Cuando una persona era sacrificada durante la ceremonia del Fuego Nuevo se le concedía con ello un gran honor para el que tenía que estar preparado. Desde meses antes ensayaba la manera en la que subiría las escalinatas para después acomodarse una y otra vez hasta que cada movimiento, gesto y respiro fueran los adecuados. Quien sería sacrificado sabía qué tenía que hacer y qué le iban a hacer y, para responder al honor concedido, se preparaba con aún más dedicación que la del mejor actor ante el papel anhelado durante toda una vida.
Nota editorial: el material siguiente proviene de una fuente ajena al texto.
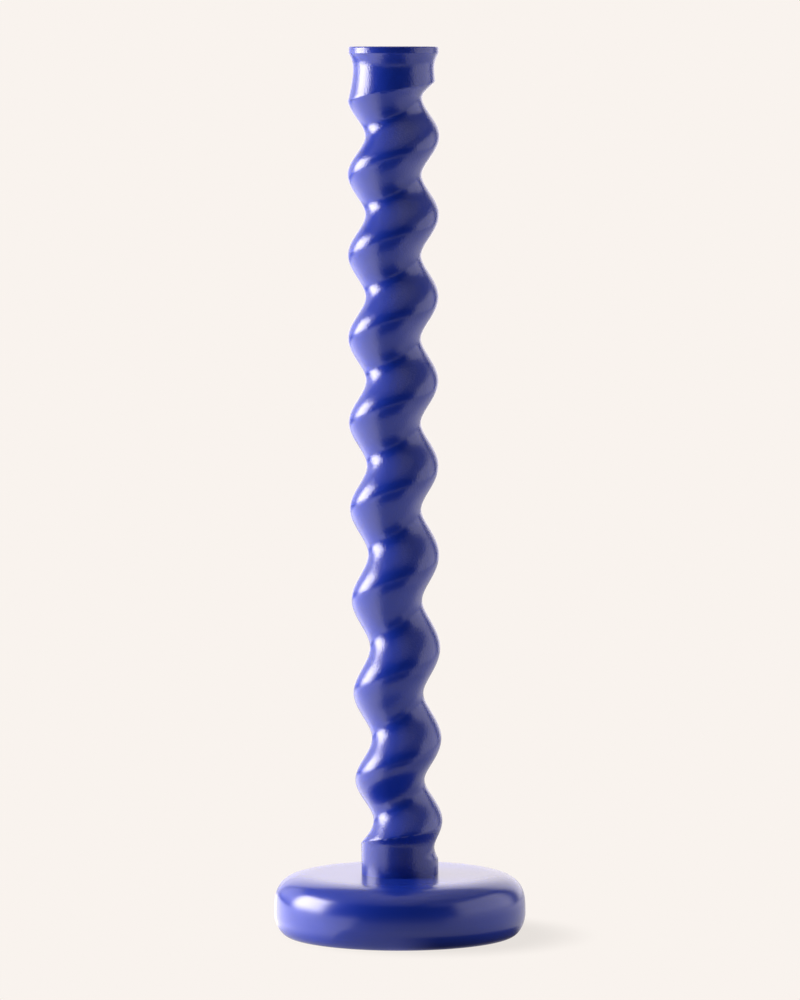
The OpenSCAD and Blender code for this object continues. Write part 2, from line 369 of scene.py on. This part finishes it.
    join = nodes.new("GeometryNodeJoinGeometry")
    links.new(roll.outputs[0], join.inputs[0])
    links.new(given["Turned ends"], join.inputs[0])
    merge = nodes.new("GeometryNodeMergeByDistance")
    merge.inputs["Distance"].default_value = MERGE_GAP
    links.new(join.outputs[0], merge.inputs["Geometry"])
    real = nodes.new("GeometryNodeRealizeInstances")
    links.new(merge.outputs[0], real.inputs[0])
    paint = nodes.new("GeometryNodeSetMaterial")
    paint.inputs["Material"].default_value = material
    links.new(real.outputs[0], paint.inputs["Geometry"])
    links.new(paint.outputs[0], nodes.new("NodeGroupOutput").inputs[0])
    return tree


TENON_RADIUS = 12 * MM
TENON_END = 20.1 * MM
INSERT_RADIUS = 6.3 * MM
INSERT_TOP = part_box("threaded_insert")[1].z
BOLT_ROOM = 4.5 * MM
FLANGE_RADIUS = (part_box("candle_cup")[1].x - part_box("candle_cup")[0].x) / 2
CUP_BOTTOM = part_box("candle_cup")[0].z
CUP_RADIUS = 12.3 * MM
SEAT_DEPTH = 1.2 * MM
PILOT_RADIUS = 1.85 * MM

stem_lacquer = lacquer("stem_lacquer", gloss=0.19, haze=(0.42, 0.50),
                       peel_depth=0.10 * MM, grain_depth=0.05 * MM)
ends = bmesh.new()
turn(ends, rounded([
    (TWIST["Foot radius"], BASE_TOP, 0),
    (TENON_RADIUS, BASE_TOP, 0),
    (TENON_RADIUS, TENON_END, 0.8 * MM),
    (INSERT_RADIUS + WOOD_GAP, TENON_END, 0),
    (INSERT_RADIUS + WOOD_GAP, INSERT_TOP, 0),
    (BOLT_ROOM, INSERT_TOP, 0),
    (BOLT_ROOM, INSERT_TOP + END_ROOM, 0),
    (0, INSERT_TOP + END_ROOM, 0),
]), STEM_SIDES)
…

Actualmente sucede algo muy similar: quien representa a los personajes de la Pasión, sobre todo el de Jesús, sacrifica durante al menos un año su propia vida para convertir con ello a la representación en su vida misma.

Hoy, para muchos habitantes de Iztapalapa, la vida misma es un ritual sagrado a través de una representación del viacrucis que se inició en 1833, cuando por Tampico entró a México una terrible epidemia de cólera que afectó a numerosas poblaciones del país, incluyendo a Iztapalapa, donde sus habitantes se enfrentaron a una gran mortandad, más en adultos que en niños, en la que morían los padres y los hijos quedaban desamparados. Ante la terrible situación, un grupo de habitantes acudió a uno de sus templos religiosos más venerados, el santuario del Señor la Cuevita, a quien ofrecieron representar la Pasión de Cristo cada año en Semana Santa a cambio de que detuviera la epidemia y los enfermos sanaran. De acuerdo con registros de la época, justo a partir de ese momento la epidemia se detuvo y con ello las muertes.

A partir de entonces, participar en la representación de la Pasión de Cristo es un privilegio con el que se honra no sólo las creencias, sino también a los ancestros, y con la que se marca el futuro de quien en ella participa y logra ganar así un papel destacado en la sociedad del pueblo donde nació el linaje más antiguo del valle del Anáhuac. No cualquiera puede participar en el viacrucis: es requisito haber nacido en Iztapalapa, ser cristiano y no sólo parecerlo. Quienes representan a María y a Jesús, además, deben ser solteros y tener experiencia en representaciones anteriores.

La Pasión en Iztapalapa sigue construyendo significados y, sin detenerse a la vida, se adapta a ella; hasta hace dos años estuvo acompañada por millones de personas que para evitar contagios hoy deben seguirla a la distancia por televisión, lo que la mantiene como una tradición que sustituyó a la hoguera con fuego por la cruz del calvario y en la que permanece el nacimiento de un nuevo ciclo que es resultado del sacrificio del hombre como agradecimiento y tributo a sus dioses.